------ Dataset content
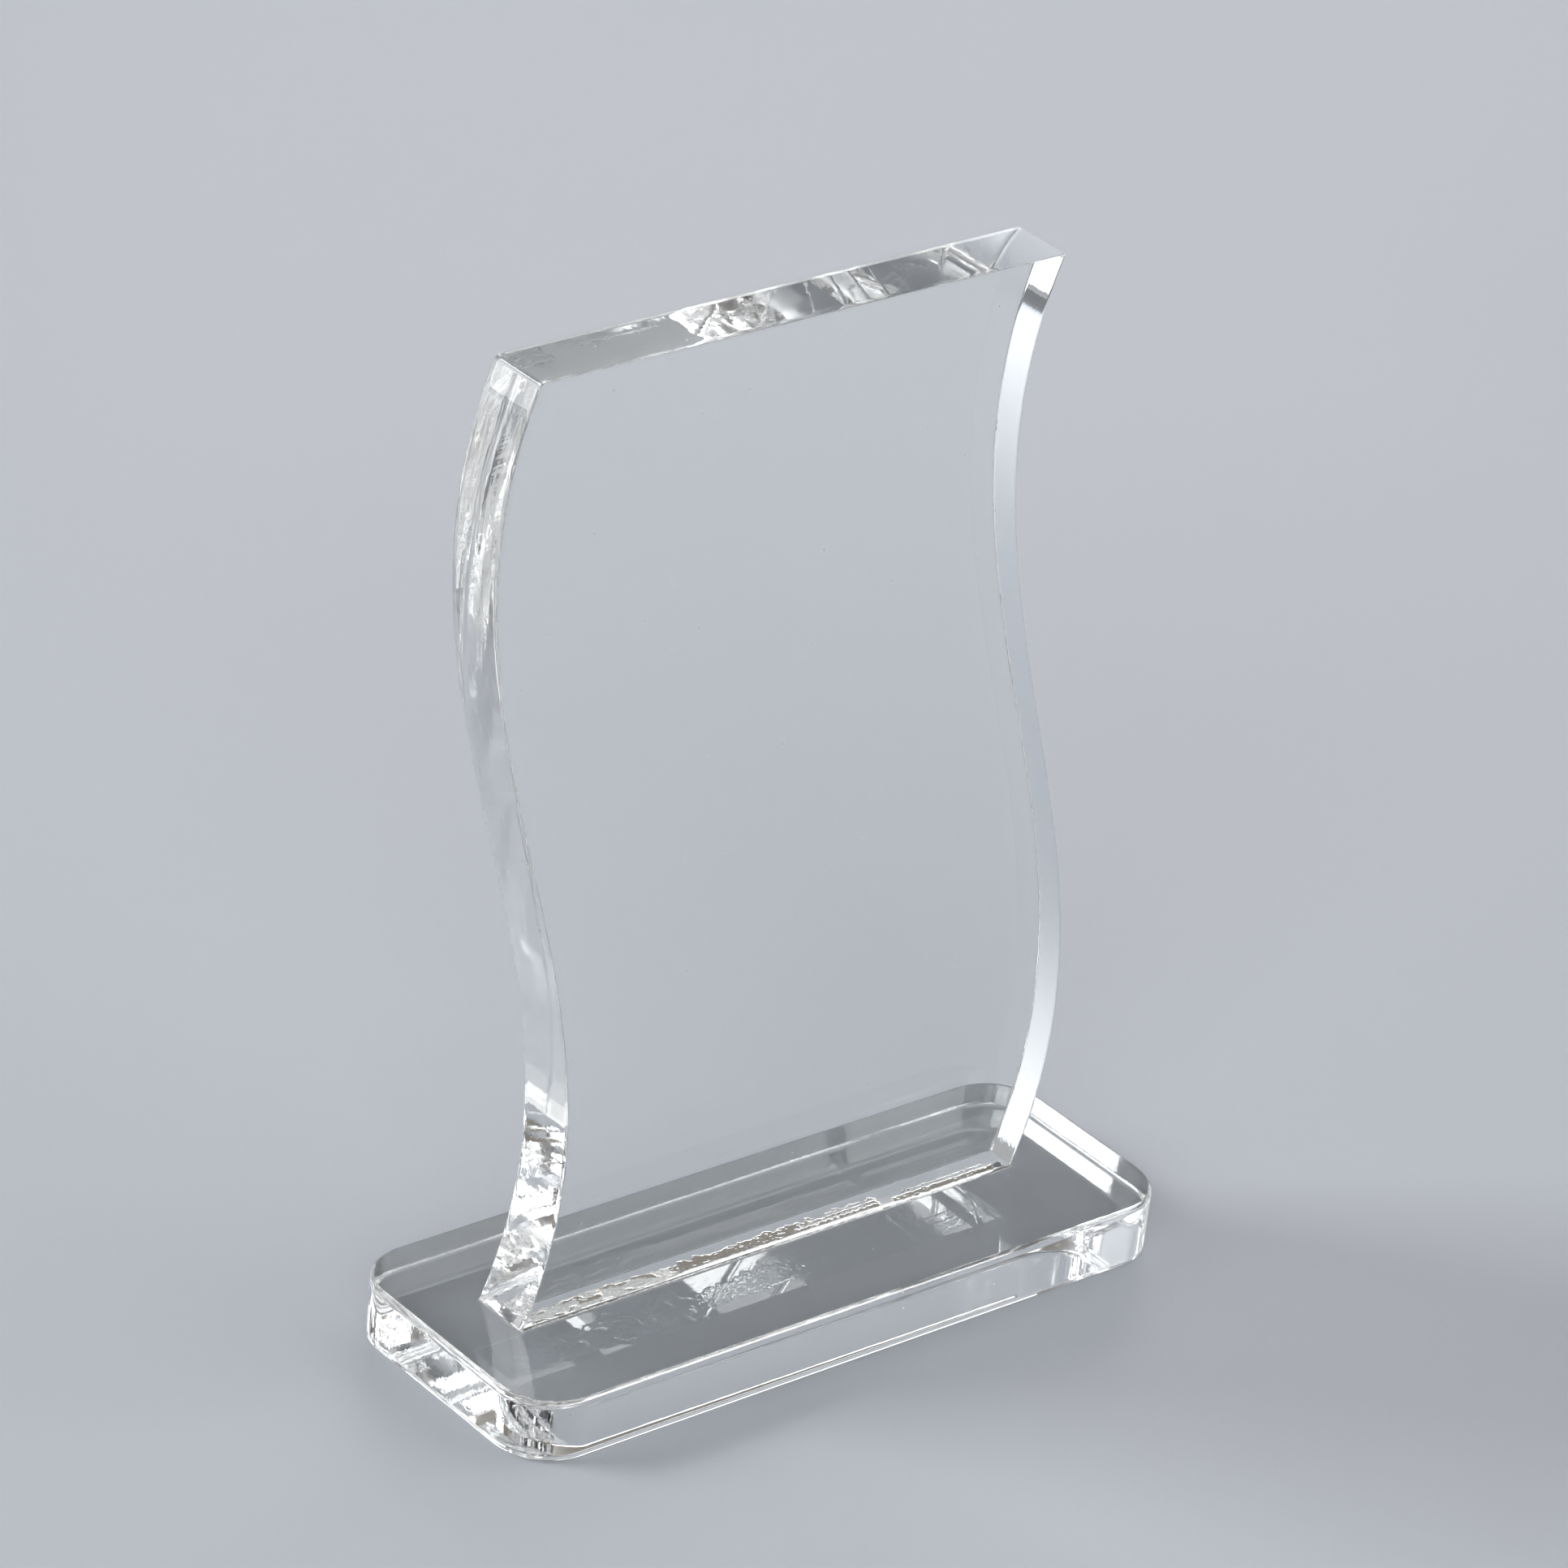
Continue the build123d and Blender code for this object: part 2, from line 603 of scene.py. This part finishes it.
def foot_box():
    """The plate's footprint, from the film's box less its bead."""
    low, high = (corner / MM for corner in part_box("cement_film"))
    return Vector((low.x + BEAD, low.y + BEAD)), Vector((high.x - BEAD, high.y - BEAD))


def bead_loop(long_steps, short_steps):
    """The uneven edge of the squeezed-out cement on the slab."""
    low, high = foot_box()
    loop = rounded_loop(low, high, PLATE_ARRIS, long_steps, short_steps)
    points = []
    for point, normal in zip(loop, outward(loop)):
        lumps = 0.5 + 0.5 * wander(point.x, point.y, 2.2, 4.0)
        at_end = blend(0.3, 0.9, abs(normal.x))
        width = 0.22 + 0.3 * lumps + at_end * (0.25 + 0.5 * lumps)
        points.append(point + normal * BEAD * min(1.0, width))
    return points


def slot_band(x, y, start, end, low, high):
    """How far inside a rectangle a point is, in millimetres, and negative outside it.

    start and end are the rectangle's limits along x, and low and high along y.
    """
    return min(x - start, end - x, y - low, high - y)


def air_depth(x, y):
    """How far inside trapped air a point of the joint is, in millimetres.

    x and y are from the middle of the foot.  The cement ran in from the edges and left a long
    ragged pocket down the middle, with a groove and a seam of cement in it, then a straight one
    at the front to the right, and a thin one beside it.
    """
    left_part = 1 - blend(-19.0, -15.0, x)
    hump = math.exp(-((x + 28.5) / 5.5) ** 2)
    fingers = (1 - 0.6 * left_part) * (2.4 * wander(x, 0, 2.6, 3.1) + 1.4 * wander(x, 0, 1.0, 8.4))
    top = min(2.6, max(0.2, 1.7 + 1.2 * hump + fingers))
    bottom = -3.0 - 0.8 * left_part + 0.3 * wander(x, 0, 2.0, 5.5)
    main = slot_band(x, y, -42.5, 21.5, bottom, top)
    groove = slot_band(x, y, 9.0, 21.0, 0.45, 0.95)
    seam = slot_band(x, y, 6.5, 20.5, -1.25, -0.95) + 0.25 * math.sin(x * 5.2)
    front = slot_band(x, y, 23.5, 44.2, -3.8, -1.2)
    thin = slot_band(x, y, 26.0, 41.5, -0.45, 0.4)
    depth = max(min(main, -groove, -seam), front, thin)
    rough = 0.35 + 0.5 * math.exp(-((x - 27.5) / 2.5) ** 2)
    islands = blend(0.3, 0.5, wander(x, y, 1.1, 21.0)) * (0.2 + 0.8 * blend(-1.5, 0.5, y))
    depth = min(depth, 0.5 - 1.2 * islands)
    return depth + rough * wander(x, y, 0.7, 1.7) + 0.2 * wander(x, y, 0.3, 6.2)


def crazing(x, y):
    """How crazed the pocket's walls are: mostly at the left, and not at all past the middle."""
    return (1 - blend(-22.0, -14.0, x)) * blend(-0.25, 0.0, wander(x, y, 2.4, 31.0))


class PocketSheets:
    """The two skins of the trapped air, which meet along its outline."""

    def __init__(self, mesh, film_low, film_high):
        self.mesh = mesh
        self.verts = {}
        low, high = foot_box()
        self.centre = (low + high) / 2
        half = (high - low) / 2 - Vector((BEAD, BEAD))
        self.columns = round(2 * half.x / POCKET_CELL)
        self.rows = round(2 * half.y / POCKET_CELL)
        self.xs = [half.x * (2 * i / self.columns - 1) for i in range(self.columns + 1)]
        self.ys = [half.y * (2 * j / self.rows - 1) for j in range(self.rows + 1)]
        self.level = (film_low.z + film_high.z) / 2
        self.depth = [[self.depth_at(i, j) for j in range(self.rows + 1)]
                      for i in range(self.columns + 1)]

    def depth_at(self, i, j):
        """The air's depth at a grid point, with the grid's border kept solid."""
        if i in (0, self.columns) or j in (0, self.rows):
            return -1.0
        return air_depth(self.xs[i], self.ys[j])

    def place(self, x, y, z):
        return Vector((self.centre.x + x, self.centre.y + y, z)) * MM

    def inner_point(self, i, j, side):
        """A point of the upper skin (side 1) or the lower one (side -1), over a grid point."""
        key = (i, j, side)
        if key not in self.verts:
            x, y, depth = self.xs[i], self.ys[j], self.depth[i][j]
            opening = side * POCKET_OPENING / 2 * math.sqrt(min(1.0, depth / OPENING_REACH))
            crinkle = (0.002 + 0.05 * crazing(x, y)) * min(1.0, depth / CRINKLE_REACH)
            folds = wander(x, y, 0.8, 11.0) + 0.5 * wander(x, y, 0.35, 17.0)
            offset = opening + crinkle * folds
            z = self.level + min(POCKET_LIMIT, max(-POCKET_LIMIT, offset))
            self.verts[key] = self.mesh.verts.new(self.place(x, y, z))
        return self.verts[key]

    def outline_point(self, a, b):
        """The point of the outline between a grid point inside it and one outside."""
        key = (min(a, b), max(a, b))
        if key not in self.verts:
            inside, outside = self.depth[a[0]][a[1]], self.depth[b[0]][b[1]]
            share = inside / (inside - outside)
            share = min(1 - OUTLINE_MARGIN, max(OUTLINE_MARGIN, share))
            x = self.xs[a[0]] + (self.xs[b[0]] - self.xs[a[0]]) * share
            y = self.ys[a[1]] + (self.ys[b[1]] - self.ys[a[1]]) * share
            self.verts[key] = self.mesh.verts.new(self.place(x, y, self.level))
        return self.verts[key]

    def fill_cell(self, cell, side, slot):
        """The part of one skin that lies in a grid cell."""
        inside = [self.depth[i][j] > 0 for i, j in cell]
        around = []
        for k in range(4):
            here, there = cell[k], cell[(k + 1) % 4]
            if inside[k]:
                around.append(self.inner_point(*here, side))
            if inside[k] != inside[(k + 1) % 4]:
                around.append(self.outline_point(here, there) if inside[k]
                              else self.outline_point(there, here))
        if len(around) < 3:
            return
        if side > 0:
            around.reverse()
        face = self.mesh.faces.new(around)
        face.material_index = slot
        face.smooth = True

    def build(self, slot):
        for i in range(self.columns):
            for j in range(self.rows):
                cell = [(i, j), (i + 1, j), (i + 1, j + 1), (i, j + 1)]
                self.fill_cell(cell, 1, slot)
                self.fill_cell(cell, -1, slot)


def build_cement(materials, edge, long_steps, short_steps):
    surface, fused, pocket = range(3)
    film_low, film_high = (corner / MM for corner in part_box("cement_film"))
    low, high = foot_box()
    crest = rounded_loop(low, high, PLATE_ARRIS, long_steps, short_steps)
    height = film_high.z - film_low.z
    mesh = bmesh.new()
    rings = [add_ring(mesh, edge, on_level, film_low.z)]
    for k in range(1, BEAD_STEPS + 1):
        share = k / BEAD_STEPS
        level = film_low.z + height * (1 - math.cos(share * math.pi / 2))
        points = [p.lerp(q, share) for p, q in zip(edge, crest)]
        rings.append(add_ring(mesh, points, on_level, level))
    for lower, upper in zip(rings, rings[1:]):
        bridge(mesh, lower, upper, surface)
    fill_rounded(mesh, rings[0], long_steps, short_steps, fused, False)
    fill_rounded(mesh, rings[-1], long_steps, short_steps, fused, True)
    PocketSheets(mesh, film_low, film_high).build(pocket)
    crazed = mesh.verts.layers.float.new("crazing")
    centre = (low + high) / 2
    for vert in mesh.verts:
        vert[crazed] = crazing(vert.co.x / MM - centre.x, vert.co.y / MM - centre.y)
    return finish_piece("cement_joint", mesh, materials, "cement_film")


def build_award():
    slab_low, slab_high = (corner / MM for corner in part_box("base"))
    long_steps, short_steps = slab_steps(slab_low, slab_high)
    edge = bead_loop(long_steps, short_steps)
    acrylic = [polished_face(), cut_face(), arris_face(), fused_face()]
    build_plate(acrylic)
    build_slab(acrylic, edge)
    build_cement([cement_face(), acrylic[FUSED], pocket_face()], edge, long_steps, short_steps)


# ---------------------------------------------------------------- the studio

# The floor's side and the lights' distance are in metres, and the gap is in millimetres.
FLOOR_SIZE = 5.0
FLOOR_GAP = 0.02
LIGHT_DISTANCE = 1.5


def build_floor():
    mesh = bmesh.new()
    bmesh.ops.create_grid(mesh, x_segments=8, y_segments=8, size=FLOOR_SIZE / 2)
    data = bpy.data.meshes.new("floor")
    mesh.to_mesh(data)
    mesh.free()
    data.materials.append(floor_surface())
    floor = bpy.data.objects.new("floor", data)
    floor.location.z = cad_low.z - FLOOR_GAP * MM
    bpy.context.scene.collection.objects.link(floor)


def direction(azimuth, elevation):
    """A unit vector.  Azimuth 0 is straight behind the award, and 90 is to its right."""
    a, e = math.radians(azimuth), math.radians(elevation)
    return Vector((math.sin(a) * math.cos(e), math.cos(a) * math.cos(e), math.sin(e)))


def soft_box(name, azimuth, elevation, width, height, power):
    """A rectangular soft light that points at the middle of the award."""
    light = bpy.data.lights.new(name, "AREA")
    light.shape = "RECTANGLE"
    light.size = width
    light.size_y = height
    light.energy = power
    lamp = bpy.data.objects.new(name, light)
    away = direction(azimuth, elevation)
    lamp.location = (cad_low + cad_high) / 2 + away * LIGHT_DISTANCE
    lamp.rotation_mode = "QUATERNION"
    lamp.rotation_quaternion = away.to_track_quat("Z", "Y")
    bpy.context.scene.collection.objects.link(lamp)


def build_lights():
    soft_box("low_box_back_left", -51, 16, 0.6, 0.79, 5.2)
    soft_box("high_box_back_left", -50, 34.5, 0.55, 0.34, 8.6)
    soft_box("low_box_back_right", 42, 16, 0.75, 0.45, 2.1)
    soft_box("wide_box_front_left", -135, 25, 1.25, 0.86, 8.6)
    soft_box("high_box_right", 92, 54, 1.1, 0.9, 4.7)
    soft_box("low_box_front_right", 130, 25, 1.2, 0.9, 4.4)


def build_world():
    """A soft grey room: dim overhead, and dimmer and warmer behind to the right."""
    world = bpy.data.worlds.new("studio")
    world.use_nodes = True
    tree = world.node_tree
    tree.nodes.clear()
    way = add_node(tree, "ShaderNodeTexCoord").outputs["Generated"]
    height = add_node(tree, "ShaderNodeSeparateXYZ", Vector=way).outputs["Z"]
    overhead = soft_step(tree, height, 0.45, 0.9)
    towards_warm = add_node(tree, "ShaderNodeVectorMath", {"operation": "DOT_PRODUCT"},
                            i0=way, i1=direction(55, 30)).outputs["Value"]
    pale, warm, dim = (0.41, 0.41, 0.42, 1.0), (0.17, 0.145, 0.115, 1.0), (0.075, 0.075, 0.08, 1.0)
    sides = mix_colours(tree, soft_step(tree, towards_warm, 0.5, 0.95), pale, warm)
    colour = mix_colours(tree, overhead, sides, dim)
    background = add_node(tree, "ShaderNodeBackground", Color=colour)
    output = add_node(tree, "ShaderNodeOutputWorld")
    tree.links.new(background.outputs["Background"], output.inputs["Surface"])
    bpy.context.scene.world = world


# Angles are in degrees.  The distance, the lens and the aim are in millimetres, and the aim is
# from the middle of the award.
CAMERA_AZIMUTH = 221.774
CAMERA_ELEVATION = 28.258
CAMERA_ROLL = 6.557
CAMERA_DISTANCE = 1060.33
CAMERA_LENS = 175.39
CAMERA_AIM = Vector((-3.89, 0.0, 4.61))


def build_camera():
    """The camera stands in front of the award, to its left and above it."""
    away = direction(CAMERA_AZIMUTH, CAMERA_ELEVATION)
    aim = (cad_low + cad_high) / 2 + CAMERA_AIM * MM
    data = bpy.data.cameras.new("camera")
    data.lens = CAMERA_LENS
    data.sensor_width = 36.0
    camera = bpy.data.objects.new("camera", data)
    roll = Matrix.Rotation(math.radians(CAMERA_ROLL), 3, "Z")
    turn = away.to_track_quat("Z", "Y").to_matrix() @ roll
    camera.matrix_world = Matrix.Translation(aim + away * CAMERA_DISTANCE * MM) @ turn.to_4x4()
    bpy.context.scene.collection.objects.link(camera)
    bpy.context.scene.camera = camera


LIGHT_BOUNCES = 32


def set_light_paths():
    """Many bounces, since light runs to and fro in the acrylic, and plain tones."""
    cycles = bpy.context.scene.cycles
    cycles.max_bounces = LIGHT_BOUNCES
    cycles.glossy_bounces = LIGHT_BOUNCES
    cycles.transmission_bounces = LIGHT_BOUNCES
    cycles.transparent_max_bounces = LIGHT_BOUNCES
    bpy.context.scene.view_settings.view_transform = "Standard"


build_award()
build_floor()
build_lights()
build_world()
build_camera()
set_light_paths()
------------
▶ Exercise objective
Everything from the first line of the data through the line containing "negative outside it." should be echoed exactly. Add nothing.

▶ Answer to this task
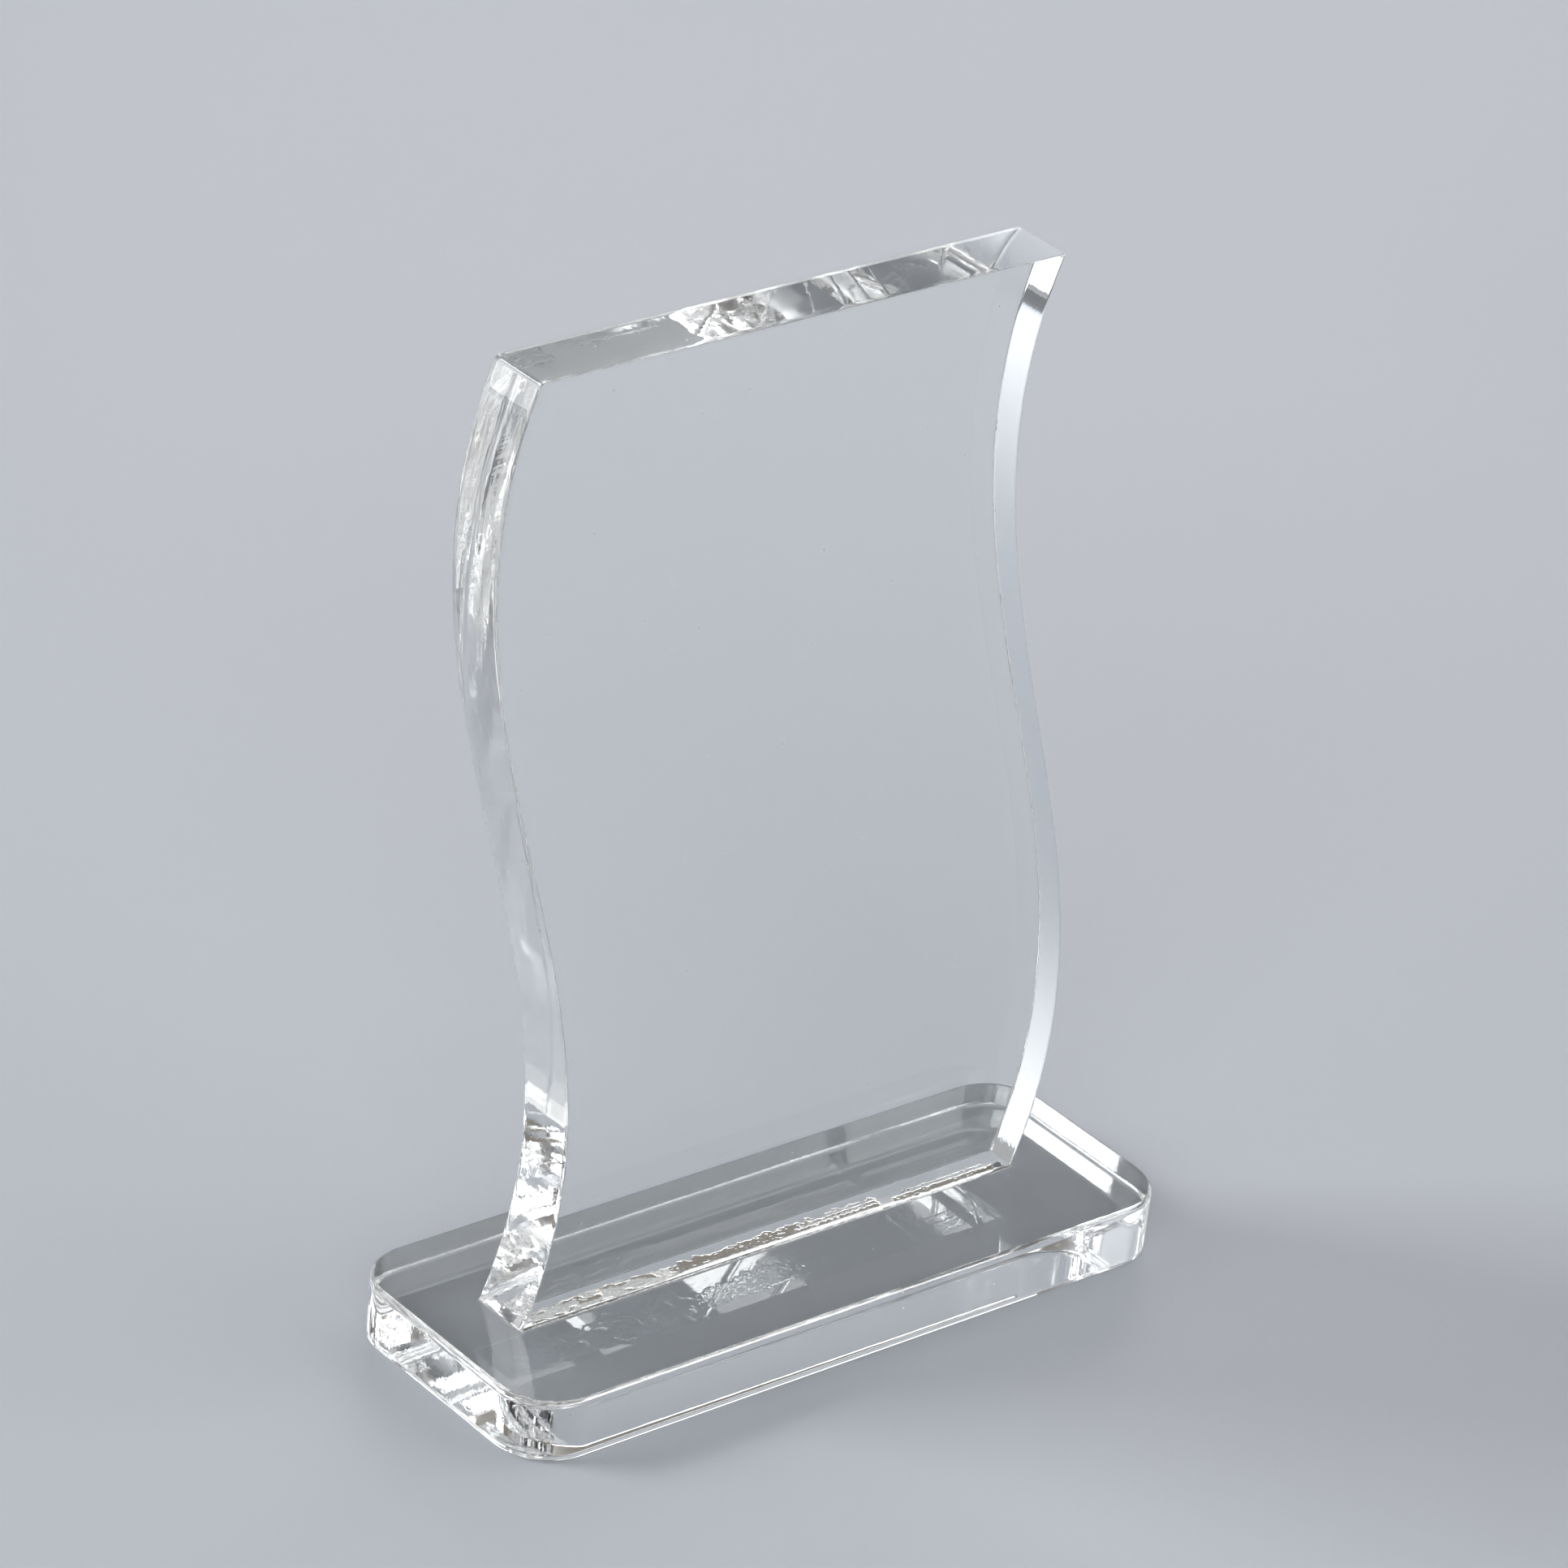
Continue the build123d and Blender code for this object: part 2, from line 603 of scene.py. This part finishes it.
def foot_box():
    """The plate's footprint, from the film's box less its bead."""
    low, high = (corner / MM for corner in part_box("cement_film"))
    return Vector((low.x + BEAD, low.y + BEAD)), Vector((high.x - BEAD, high.y - BEAD))


def bead_loop(long_steps, short_steps):
    """The uneven edge of the squeezed-out cement on the slab."""
    low, high = foot_box()
    loop = rounded_loop(low, high, PLATE_ARRIS, long_steps, short_steps)
    points = []
    for point, normal in zip(loop, outward(loop)):
        lumps = 0.5 + 0.5 * wander(point.x, point.y, 2.2, 4.0)
        at_end = blend(0.3, 0.9, abs(normal.x))
        width = 0.22 + 0.3 * lumps + at_end * (0.25 + 0.5 * lumps)
        points.append(point + normal * BEAD * min(1.0, width))
    return points


def slot_band(x, y, start, end, low, high):
    """How far inside a rectangle a point is, in millimetres, and negative outside it.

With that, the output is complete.